While the U.S. military seems to have made some progress in parts of the west and parts of Baghdad, Cordesman said, "it isn't clear in doing so that it has really crippled any part of the insurgency."
Jeffrey White, an analyst with the Washington Institute for Near East Policy, said insurgents have fought U.S.-led forces to a stalemate at least in Anbar province, northern Babil province and some other areas.
The Meaning of Victory
After generally rejecting body counts as standards of success in the Iraq war, the U.S. military last week embraced them -- just as it did during the Vietnam War. As the carnage grew in Baghdad, U.S. officials produced charts showing the number of suspects killed or detained in offensives in the west.

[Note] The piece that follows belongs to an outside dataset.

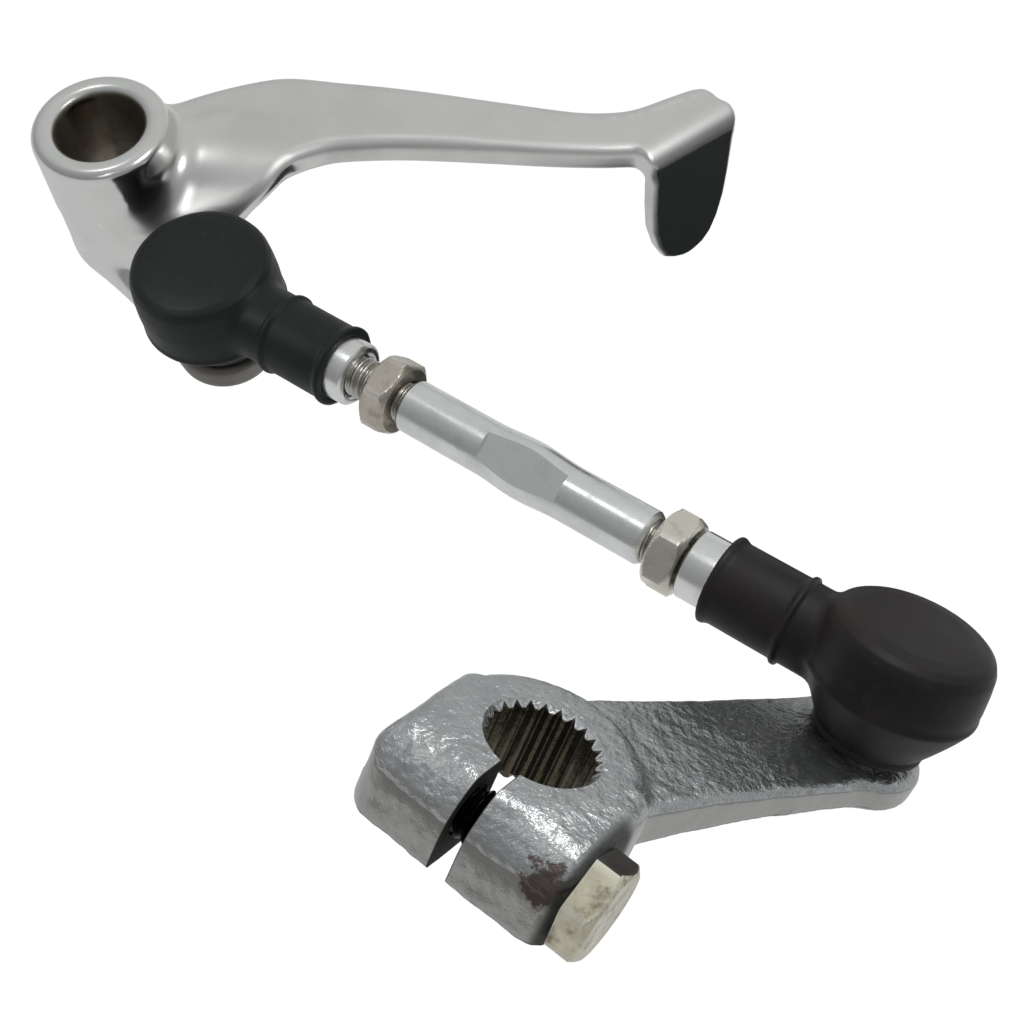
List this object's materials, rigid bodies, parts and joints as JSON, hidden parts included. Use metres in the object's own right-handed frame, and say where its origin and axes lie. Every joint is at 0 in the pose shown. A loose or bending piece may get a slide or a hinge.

Lynch, the military spokesman, cited killings and detentions of 1,534 insurgents in the region. The fact that the number of insurgents killed or captured in the northern city of Tall Afar was roughly equal to advance estimates of their strength, he said, was proof that insurgents weren't simply escaping to fight another day -- and that U.S. forces were doing more than razing infrastructure. "Zarqawi is on the ropes," Lynch told reporters.
It was not clear, however, how many of those detained or killed in the offensives were insurgents. Since 2003, U.S. forces have detained 40,000 people, twice U.S. generals' highest public estimate of the number of fighters in the insurgency. On Saturday, the Iraqi government said it had released for lack of evidence more than 500 of the 757 suspects detained in ongoing operations in the northern city of Mosul.

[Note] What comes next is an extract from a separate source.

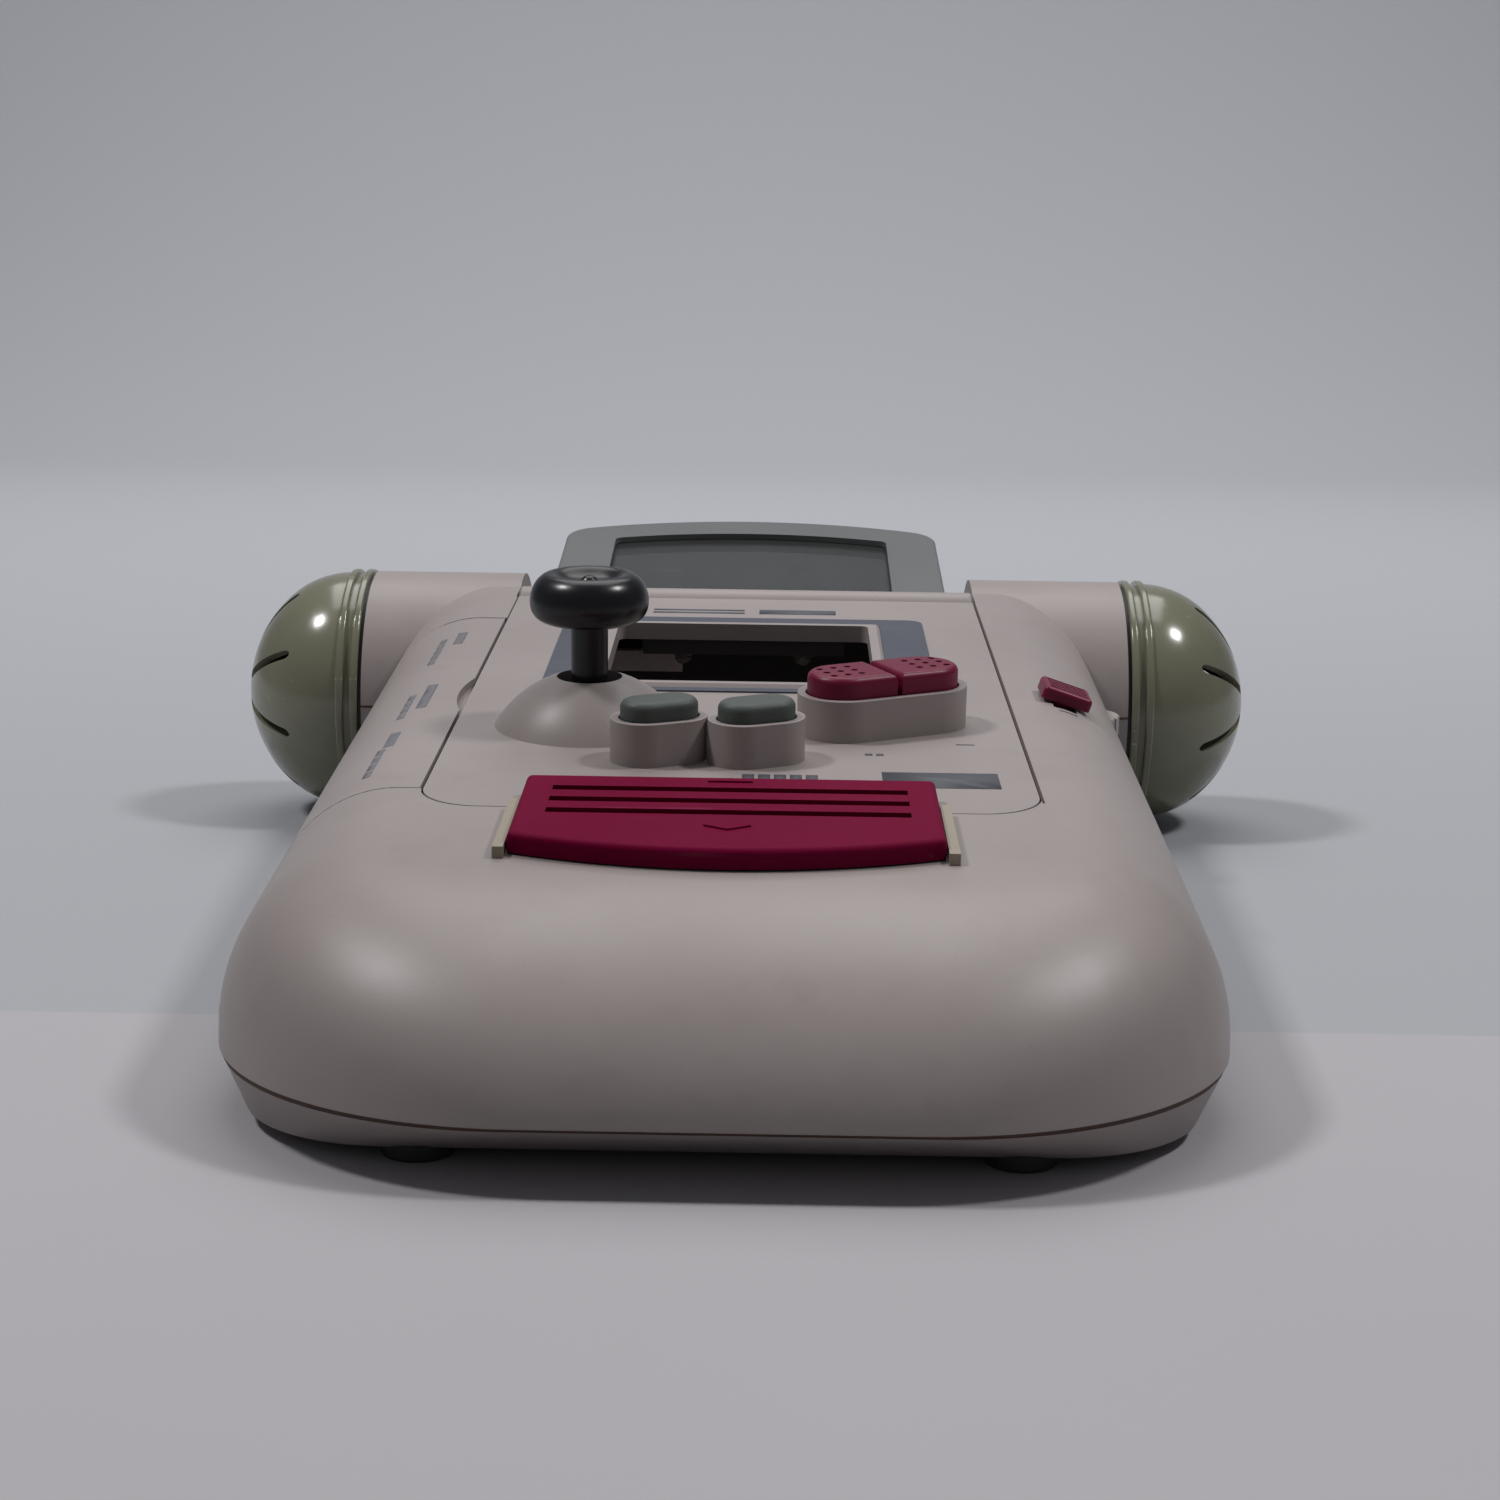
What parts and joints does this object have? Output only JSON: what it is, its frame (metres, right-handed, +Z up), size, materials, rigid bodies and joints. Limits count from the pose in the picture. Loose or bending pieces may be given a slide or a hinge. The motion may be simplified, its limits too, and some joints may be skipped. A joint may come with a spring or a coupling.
{
  "type": "handheld game console carrying case",
  "caption": "Powered carrying case for a handheld game console, with a hinged lid and window, joystick, game buttons, fold-out magnifier, sliding latch and round speaker ends.",
  "frame": {"origin": "middle of the bounding box's base, on the table that the feet stand on", "axes": "+X right across the case seen from its near end, +Y from the near end to the speaker tube and the folded-out magnifier, +Z up"},
  "size_m": [0.214, 0.3288, 0.0671],
  "materials": {
    "shell": "satin",
    "surround": "satin",
    "crimson": "semi-gloss",
    "grey_button": "satin",
    "stick": "semi-gloss",
    "sage": "satin",
    "olive": "semi-gloss",
    "lens": "clear",
    "dark_plastic": "satin",
    "steel": "brushed",
    "bulb": "clear",
    "board": "matt",
    "cone": "matt",
    "magnet": "matt",
    "contact": "bright",
    "cell": "gloss",
    "rubber": "matt"
  },
  "bodies": {
    "housing": {"amplifier_board": "board", "battery_cell_1": "cell", "battery_cell_2": "cell", "battery_cell_3": "cell", "battery_cell_4": "cell", "battery_contacts": "contact", "battery_tray": "dark_plastic", "bay_tab": "shell", "bay_walls": "dark_plastic", "board_parts": "dark_plastic", "cap_ring_left": "dark_plastic", "cap_ring_right": "dark_plastic", "case_screws": "steel", "latch_spring": "steel", "lid_hinge_pin": "steel", "lower_shell": "shell", "magnifier_pin_left": "steel", "magnifier_pin_right": "steel", "port_panel": "dark_plastic", "port_sockets": "dark_plastic", "rubber_feet": "rubber", "speaker_basket_left": "steel", "speaker_basket_right": "steel", "speaker_cap_left": "olive", "speaker_cap_right": "olive", "speaker_cone_left": "cone", "speaker_cone_right": "cone", "speaker_magnet_left": "magnet", "speaker_magnet_right": "magnet", "switch_body": "dark_plastic", "upper_shell": "shell", "volume_pot": "dark_plastic"},
    "lid": {"lid_panel": "shell", "screen_surround": "surround", "leaf_spring_fire": "steel", "leaf_spring_menu": "steel", "lamp_holder": "dark_plastic", "lamps": "bulb"},
    "gimbal": {"joystick_gimbal": "dark_plastic"},
    "stick": {"joystick_shaft": "stick", "joystick_cap": "stick", "joystick_foot": "dark_plastic"},
    "button_a_body": {"button_a": "crimson"},
    "button_b_body": {"button_b": "crimson"},
    "select_body": {"button_select": "grey_button"},
    "start_body": {"button_start": "grey_button"},
    "latch": {"latch_bar": "crimson"},
    "magnifier": {"magnifier_frame": "sage", "magnifier_lens": "lens"},
    "hatch": {"port_hatch": "shell"},
    "door": {"battery_door": "shell"},
    "switch": {"switch_knob": "crimson"},
    "wheel": {"volume_wheel": "shell"}
  },
  "joints": [
    {"name": "lid_hinge", "type": "hinge", "parent": "housing", "child": "lid", "pos_m": [0, 0.06322, 0.04695], "axis": [-1, 0, 0], "range_deg": [0, 95]},
    {"name": "magnifier_hinge", "type": "hinge", "parent": "housing", "child": "magnifier", "pos_m": [0, 0.07117, 0.0465], "axis": [-1, 0, 0], "range_deg": [-165, 0]},
    {"name": "latch_slide", "type": "slide", "parent": "housing", "child": "latch", "axis": [0, -0.9969, -0.0792], "range_m": [0, 0.0075], "stiffness_N_per_m": 250, "springref_m": -0.003, "deforming": ["latch_spring"]},
    {"name": "stick_tilt_forward", "type": "hinge", "parent": "lid", "child": "gimbal", "pos_m": [-0.0247, -0.04705, 0.04341], "axis": [1, 0, 0], "range_deg": [-12, 12], "stiffness_Nm_per_rad": 0.05},
    {"name": "stick_tilt_sideways", "type": "hinge", "parent": "gimbal", "child": "stick", "pos_m": [-0.0247, -0.04705, 0.04341], "axis": [0, 0.9969, 0.0792], "range_deg": [-12, 12], "stiffness_Nm_per_rad": 0.05},
    {"name": "a_press", "type": "slide", "parent": "lid", "child": "button_a_body", "axis": [0, 0.0792, -0.9969], "range_m": [0, 0.0018], "stiffness_N_per_m": 300, "springref_m": -0.001, "deforming": ["leaf_spring_fire"]},
    {"name": "b_press", "type": "slide", "parent": "lid", "child": "button_b_body", "axis": [0, 0.0792, -0.9969], "range_m": [0, 0.0018], "stiffness_N_per_m": 300, "springref_m": -0.001, "deforming": ["leaf_spring_fire"]},
    {"name": "select_press", "type": "slide", "parent": "lid", "child": "select_body", "axis": [0, 0.0792, -0.9969], "range_m": [0, 0.0018], "stiffness_N_per_m": 300, "springref_m": -0.001, "deforming": ["leaf_spring_menu"]},
    {"name": "start_press", "type": "slide", "parent": "lid", "child": "start_body", "axis": [0, 0.0792, -0.9969], "range_m": [0, 0.0018], "stiffness_N_per_m": 300, "springref_m": -0.001, "deforming": ["leaf_spring_menu"]},
    {"name": "hatch_hinge", "type": "hinge", "parent": "housing", "child": "hatch", "pos_m": [-0.07247, 0.0389, 0.03108], "axis": [0.013, -0.9968, -0.0791], "range_deg": [0, 75]},
    {"name": "door_hinge", "type": "hinge", "parent": "housing", "child": "door", "pos_m": [0, -0.10363, 0.002], "axis": [1, 0, 0], "range_deg": [0, 80]},
    {"name": "switch_slide", "type": "slide", "parent": "housing", "child": "switch", "axis": [0, -0.9969, -0.0792], "range_m": [0, 0.004]},
    {"name": "volume_turn", "type": "hinge", "parent": "housing", "child": "wheel", "pos_m": [0.0635, 0.02117, 0.031], "axis": [0, 0, 1], "range_deg": [0, 270]}
  ]
}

Many of the men detained in Tall Afar last week were rounded up on the advice of local teenagers who had stepped forward as informants, at times for what American soldiers said they suspected amounted to no more than settling local scores.
"The question is, what does victory mean? It certainly isn't the number of people we kill or detain," Cordesman said. The U.S. death and detention counts have "zero credibility," since U.S. forces provide little detail on those being killed and detained, he said.

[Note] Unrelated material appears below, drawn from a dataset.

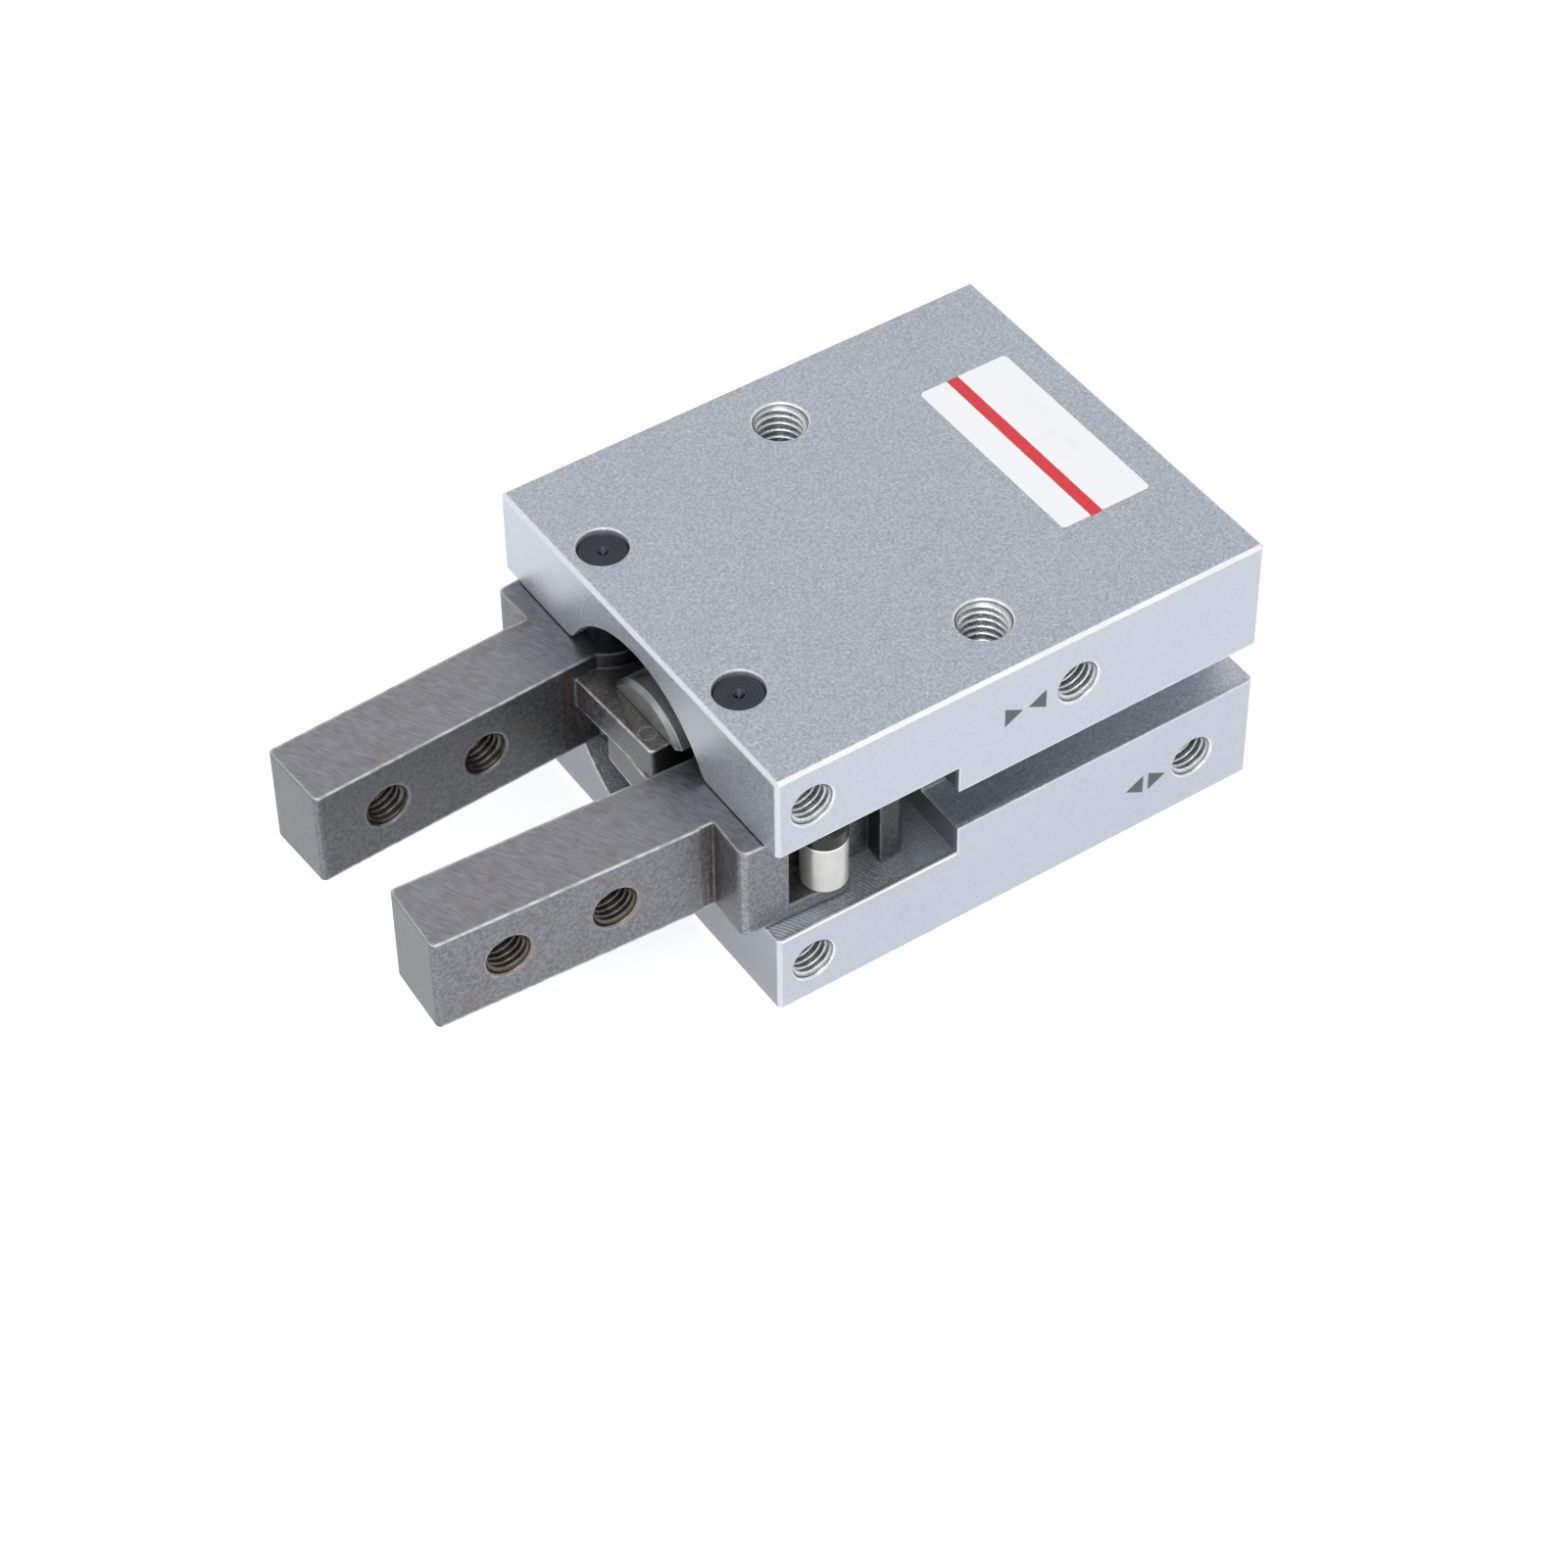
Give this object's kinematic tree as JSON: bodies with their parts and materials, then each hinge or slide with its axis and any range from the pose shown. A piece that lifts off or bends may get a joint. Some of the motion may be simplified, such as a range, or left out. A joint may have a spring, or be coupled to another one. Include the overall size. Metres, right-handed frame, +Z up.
{
  "type": "pneumatic angular gripper",
  "caption": "Double-acting pneumatic angular gripper: aluminium block body, pivoting steel fingers driven by a clevis rod, threaded mounts and air ports.",
  "frame": {"origin": "centre of the body's bottom face", "axes": "+X towards the finger tips, +Y towards the side with the air ports, +Z up"},
  "size_m": [0.0954, 0.052, 0.0336],
  "materials": {
    "anodised_aluminium": "fine blasted and clear anodised",
    "cap_aluminium": "turned and clear anodised",
    "seal_rubber": "moulded nitrile rubber",
    "bumper_urethane": "moulded urethane",
    "black_spring_steel": "phosphated spring steel",
    "bush_bronze": "sintered bronze",
    "rod_steel": "hardened steel",
    "pin_steel": "ground steel",
    "finger_steel": "ground and heat-treated steel",
    "magnet_nickel": "bright nickel plate",
    "black_oxide_pin": "black oxide"
  },
  "bodies": {
    "housing": {"body": "anodised_aluminium", "end_cap": "cap_aluminium", "end_cap_o_ring": "seal_rubber", "end_cap_retaining_ring": "black_spring_steel", "rear_bumper": "bumper_urethane", "rod_cover": "cap_aluminium", "rod_cover_o_ring": "seal_rubber", "rod_cover_retaining_ring": "black_spring_steel", "rod_bush": "bush_bronze", "rod_seal": "seal_rubber", "front_bumper": "bumper_urethane", "left_fulcrum_pin": "black_oxide_pin", "right_fulcrum_pin": "black_oxide_pin"},
    "piston_assembly": {"piston_rod": "rod_steel", "piston": "cap_aluminium", "piston_seal": "seal_rubber", "piston_screw": "black_spring_steel", "center_pin": "pin_steel"},
    "left_finger_body": {"left_finger": "finger_steel", "left_switch_magnet": "magnet_nickel"},
    "right_finger_body": {"right_finger": "finger_steel", "right_switch_magnet": "magnet_nickel"}
  },
  "joints": [
    {"name": "piston_slide", "type": "slide", "parent": "housing", "child": "piston_assembly", "axis": [1, 0, 0], "range_m": [-0.00162, 0.00764]},
    {"name": "left_finger_pivot", "type": "hinge", "parent": "housing", "child": "left_finger_body", "pos_m": [0.0261, 0.01275, 0.0168], "axis": [0, 0, 1], "range_deg": [-7, 33]},
    {"name": "right_finger_pivot", "type": "hinge", "parent": "housing", "child": "right_finger_body", "pos_m": [0.0261, -0.01275, 0.0168], "axis": [0, 0, -1], "range_deg": [-7, 33]}
  ],
  "couplings": [
    {"joint": "left_finger_pivot", "follows": "piston_slide", "rad_per_m": 75.295},
    {"joint": "right_finger_pivot", "follows": "piston_slide", "rad_per_m": 75.295}
  ]
}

U.S. military officials have set broad goals for what constitutes victory in Iraq, including denying terrorists a haven and reducing the insurgency to a level that the fledgling Iraqi security forces can handle. The United States aims to leave behind an Iraq with a representative government that respects human rights and is at peace with its neighbors, the officials said.
The effort against the insurgency clearly has made some gains. Iraqi forces, disbanded in 2003, have been rebuilt to 190,000 trained and equipped members, according to U.S. figures. With Saddam Hussein-era veterans leading them, the Iraqi forces appear to be a credible army in some areas.
Iraq's disaffected Sunni Arab minority has been at least partly persuaded to join the political process to regain a measure of its power, a shift that might help defuse the homegrown part of the insurgency. And Iraqis as a whole show little support for Zarqawi and have resisted his efforts to goad Sunnis and Shiites into civil war.
From Gen. George Casey, the top U.S. commander in Iraq, down to his underlings, American officials have insisted this summer that, at the least, the insurgency is not growing. Pressed to explain the claim, U.S. military officials said recently that they meant only that they believe the insurgency remains concentrated in no more than four of Iraq's 18 provinces.